• Challenge: Repeat exactly, please, the lines that begin at the start of the listing and end at the line holding "across = 180;".

• Dataset excerpt:
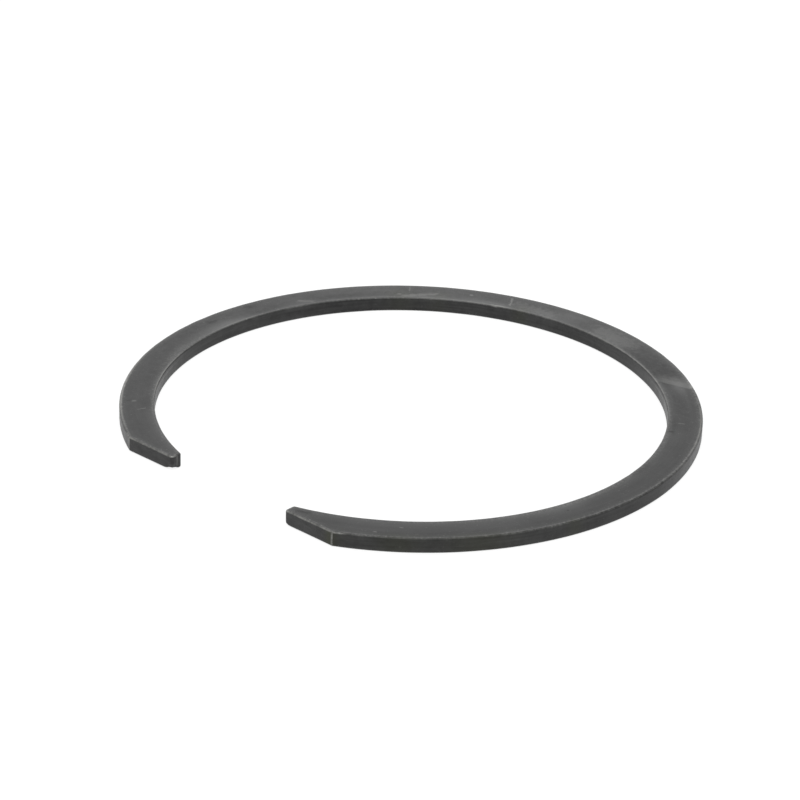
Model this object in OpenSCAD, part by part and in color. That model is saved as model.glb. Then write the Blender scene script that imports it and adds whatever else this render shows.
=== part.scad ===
// Internal retaining ring without lugs: one flat hoop of spring steel, open on one side.
// It is squeezed, put into a bore and let go, and its rim springs out into a groove in the wall.
// The outer corner of each end is cut away, and both cuts lie on one straight line, so that
// a blade can reach behind an end and lift it out of the groove.
// Lengths are in millimetres. The axis is Z, mid-thickness is at Z = 0, and the gap faces -Y.

/* [Hoop] */
// Outer diameter of the relaxed ring
free_od = 75; // [60:0.5:100]
// Width of the strip, measured along the radius
radial_width = 4.5; // [3.5:0.1:6]
// Thickness of the strip, measured along the axis
thickness = 2; // [1.2:0.1:3]

/* [Ends] */
// Clear distance between the two end faces
gap_width = 19.5; // [12:0.5:26]
// Depth of each end face, from the inner edge of the strip out to the straight cut
end_face = 1.6; // [1.2:0.1:2.2]
// Radius of the upright corners of each end, seen from above
corner_r = 0.4; // [0.35:0.05:0.5]

/* [Edges] */
// Radius of the edges round the upper face, which were broken by tumbling
upper_edge_r = 0.2; // [0.1:0.05:0.3]
// Radius of the edges round the lower face, which the blanking die rolled over
lower_edge_r = 0.3; // [0.1:0.05:0.3]

/* [Hidden] */
$fa = 2;
$fs = 0.05;

// How far a cut runs on past what it takes away
overrun = 1;
outer_r = free_od / 2;
inner_r = outer_r - radial_width;

// The end faces stand at X = +-tip_x. The straight cut is at Y = -cut_y, set to a hundredth.
tip_x = gap_width / 2;
cut_y = round(100 * (sqrt(inner_r ^ 2 - tip_x ^ 2) + end_face)) / 100;

// Which way the two straight sides of an end look: out at the bore, or across the gap
outward = -90;
across = 180;

// The end on the +X side has three upright corners: the heel, where the rim meets the straight
// cut, the toe, where the cut meets the end face, and the nib, where that face meets the inner
// edge of the strip. Each is the centre of its arc, the way the arc looks first, and its turn.
side_x = tip_x + corner_r;
side_y = corner_r - cut_y;
heel_x = sqrt((outer_r - corner_r) ^ 2 - side_y ^ 2);
nib_y = -sqrt((inner_r + corner_r) ^ 2 - side_x ^ 2);
heel = [[heel_x, side_y], outward, atan2(heel_x, -side_y)];
toe = [[side_x, side_y], outward, -90];
nib = [[side_x, nib_y], across, -atan2(-nib_y, side_x)];

// How much further the heel and the nib turn, in degrees, into the steel of the hoop. Their
// arcs leave its skin at a tangent, so what runs on is hidden inside and ties the two together.
run_on = 12;

// Moves a shape to a point in plan: by whole microns first and then by the rest, so that
// round faces which meet there run on into each other without a step
module placed(point) {
    microns = [round(1000 * point.x), round(1000 * point.y), 0] / 1000;
    translate(microns) translate([point.x, point.y, 0] - microns) children();
}

// Repeats its children for the end on the -X side
module both_ends() {
    children();
    mirror([1, 0, 0]) children();
}

// What is cleared outside a steel edge at the origin to leave it round, with the steel at -x, -y
module edge_waste(r) {
    difference() {
        translate([-r, -r]) square(r + overrun);
        translate([-r, -r]) circle(r);
    }
}

// Section of a strip from x = 0 to width, with a round edge above and below on its far side
module side_section(width) {
    difference() {
        translate([0, -thickness / 2]) square([width, thickness]);
        translate([width, thickness / 2]) edge_waste(upper_edge_r);
        translate([width, -thickness / 2]) mirror([0, 1]) edge_waste(lower_edge_r);
    }
}

// The whole hoop, with round edges inside and out and no gap yet
module hoop() {
    half_width = radial_width / 2;
    rotate_extrude() translate([inner_r + half_width, 0]) {
        side_section(half_width);
        mirror([1, 0]) side_section(half_width);
    }
}

// Clears the gap's side of a corner's centre: all that lies towards -X and -Y of it, and the
// sector beside that, up to where the rim stops square
module end_cut(corner) {
    reach = corner[0].x + overrun;
    placed(corner[0]) {
        translate([-reach, -reach, -thickness]) cube([reach, reach, 2 * thickness]);
        rotate([0, 0, corner[1]]) rotate_extrude(angle = corner[2])
            translate([0, -thickness]) square([reach, 2 * thickness]);
    }
}

// An upright corner of an end, with the hoop's edges carried round it
module end_corner(corner, run_on = 0) {
    placed(corner[0]) rotate([0, 0, corner[1]]) rotate_extrude(angle = corner[2] + run_on)
        side_section(corner_r);
}

// A straight side of an end, from one corner's centre to the next, where it is cut square
module end_side(start, stop, looks) {
    difference() {
        placed(start[0]) rotate([0, 0, looks]) mirror([0, 1, 0]) rotate([90, 0, 0])
            linear_extrude(norm(stop[0] - start[0]) + overrun) side_section(corner_r);
        placed(stop[0]) rotate([0, 0, looks]) translate([-2 * corner_r, 0, -thickness])
            cube([4 * corner_r, 2 * overrun, 2 * thickness]);
    }
}

// The border of one end, which joins the outer rim to the inner one
module end_border() {
    end_corner(heel, run_on);
    end_side(toe, heel, outward);
    end_corner(toe);
    end_side(nib, toe, across);
    end_corner(nib, -run_on);
}

module retaining_ring() {
    color("dimgray") {
        difference() {
            hoop();
            both_ends() {
                end_cut(heel);
                end_cut(nib);
            }
        }
        both_ends() end_border();
    }
}

retaining_ring();
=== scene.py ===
"""A lug-less internal retaining ring on a pale floor, in dark phosphated spring steel.

The scene is in metres. The ring lies flat, with its axis along Z and its gap towards -Y.
"""
import math

import bpy
import numpy as np
from mathutils import Matrix, Vector


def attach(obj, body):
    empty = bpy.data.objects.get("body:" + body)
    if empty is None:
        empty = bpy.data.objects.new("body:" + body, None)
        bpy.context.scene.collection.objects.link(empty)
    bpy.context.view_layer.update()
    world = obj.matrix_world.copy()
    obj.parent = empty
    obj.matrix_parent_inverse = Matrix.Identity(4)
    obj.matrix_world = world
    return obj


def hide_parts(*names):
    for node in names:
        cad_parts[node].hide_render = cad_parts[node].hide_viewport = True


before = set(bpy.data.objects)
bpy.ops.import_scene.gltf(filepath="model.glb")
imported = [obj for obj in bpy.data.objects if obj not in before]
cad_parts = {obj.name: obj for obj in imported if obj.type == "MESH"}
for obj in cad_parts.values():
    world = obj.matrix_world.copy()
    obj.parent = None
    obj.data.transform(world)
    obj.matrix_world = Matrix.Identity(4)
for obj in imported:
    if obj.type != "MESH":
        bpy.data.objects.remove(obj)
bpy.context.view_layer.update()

MM = 0.001

# The strip in millimetres: its rim and bore, its half thickness, how far its end faces and its
# straight cuts are from the axis, and the radii of its upright corners and of its edges
RIM_R = 37.5
BORE_R = 33.0
HALF_THICK = 1.0
TIP_X = 9.75
CUT_Y = 33.13
CORNER_R = 0.4
UPPER_R = 0.2
LOWER_R = 0.3
MID_R = (RIM_R + BORE_R) / 2

# The centres of an end's upright corners, and the angles of heel and nib seen from the axis
TOE = np.array([TIP_X + CORNER_R, CORNER_R - CUT_Y])
HEEL = np.array([math.sqrt((RIM_R - CORNER_R) ** 2 - TOE[1] ** 2), TOE[1]])
NIB = np.array([TOE[0], -math.sqrt((BORE_R + CORNER_R) ** 2 - TOE[0] ** 2)])
HEEL_A = math.degrees(math.atan2(HEEL[1], HEEL[0]))
NIB_A = math.degrees(math.atan2(NIB[1], NIB[0]))

# Steps along half of the strip, and in its cut, its corners, its end face, its edges and walls
HALF_STEPS = 500
CUT_STEPS = 32
CORNER_STEPS = 8
FACE_STEPS = 6
EDGE_STEPS = 8
WALL_STEPS = 4

# A narrow row of faces beside each round edge, which keeps the flats looking flat
GUARD = 0.03

# Wear of the upper and of the lower edges: the deepest, in millimetres, the number of its waves
# round the outline, and their seed
UPPER_WEAR = (0.035, 150, 3)
LOWER_WEAR = (0.02, 90, 5)

# Where the die rolled the lower corner of each toe over, and more so at -X: place, reach and
# depth in millimetres
DENTS = [
    ((-10.05, -32.85, -1.05), 0.60, 0.60),
    ((9.95, -33.0, -1.05), 0.30, 0.18),
]

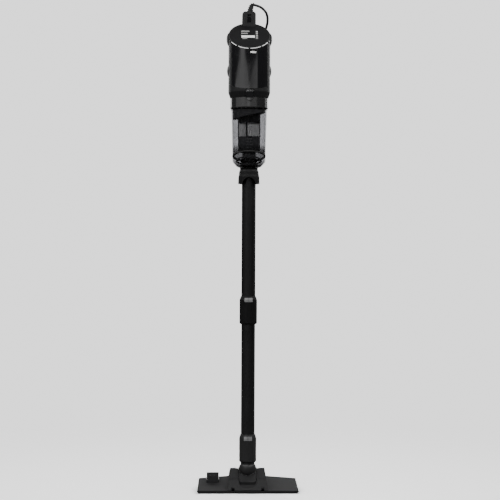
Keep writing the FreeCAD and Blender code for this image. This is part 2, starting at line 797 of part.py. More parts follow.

• Answer to this problem:
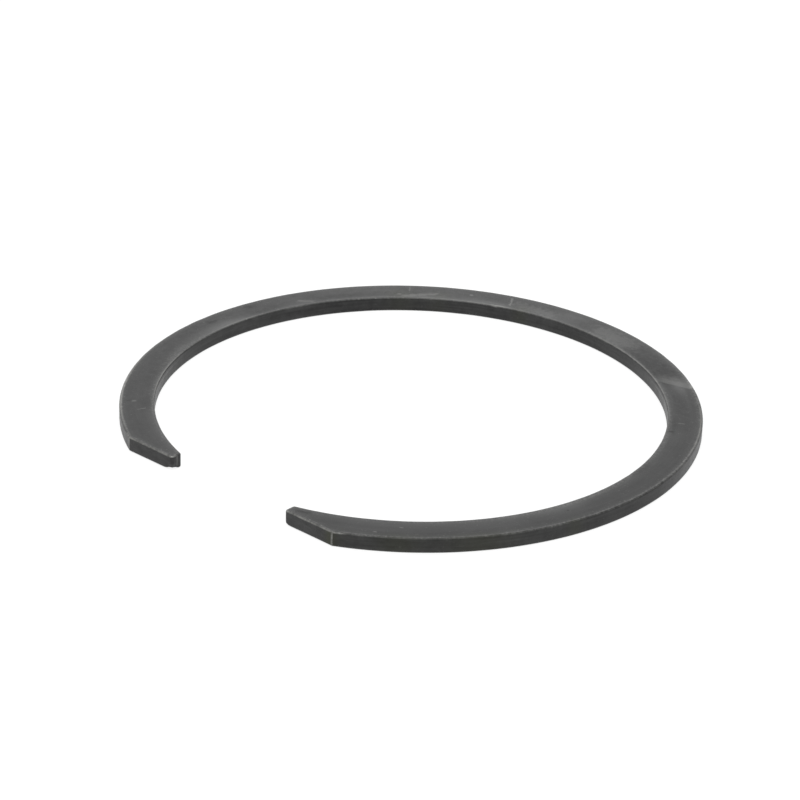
Model this object in OpenSCAD, part by part and in color. That model is saved as model.glb. Then write the Blender scene script that imports it and adds whatever else this render shows.
=== part.scad ===
// Internal retaining ring without lugs: one flat hoop of spring steel, open on one side.
// It is squeezed, put into a bore and let go, and its rim springs out into a groove in the wall.
// The outer corner of each end is cut away, and both cuts lie on one straight line, so that
// a blade can reach behind an end and lift it out of the groove.
// Lengths are in millimetres. The axis is Z, mid-thickness is at Z = 0, and the gap faces -Y.

/* [Hoop] */
// Outer diameter of the relaxed ring
free_od = 75; // [60:0.5:100]
// Width of the strip, measured along the radius
radial_width = 4.5; // [3.5:0.1:6]
// Thickness of the strip, measured along the axis
thickness = 2; // [1.2:0.1:3]

/* [Ends] */
// Clear distance between the two end faces
gap_width = 19.5; // [12:0.5:26]
// Depth of each end face, from the inner edge of the strip out to the straight cut
end_face = 1.6; // [1.2:0.1:2.2]
// Radius of the upright corners of each end, seen from above
corner_r = 0.4; // [0.35:0.05:0.5]

/* [Edges] */
// Radius of the edges round the upper face, which were broken by tumbling
upper_edge_r = 0.2; // [0.1:0.05:0.3]
// Radius of the edges round the lower face, which the blanking die rolled over
lower_edge_r = 0.3; // [0.1:0.05:0.3]

/* [Hidden] */
$fa = 2;
$fs = 0.05;

// How far a cut runs on past what it takes away
overrun = 1;
outer_r = free_od / 2;
inner_r = outer_r - radial_width;

// The end faces stand at X = +-tip_x. The straight cut is at Y = -cut_y, set to a hundredth.
tip_x = gap_width / 2;
cut_y = round(100 * (sqrt(inner_r ^ 2 - tip_x ^ 2) + end_face)) / 100;

// Which way the two straight sides of an end look: out at the bore, or across the gap
outward = -90;
across = 180;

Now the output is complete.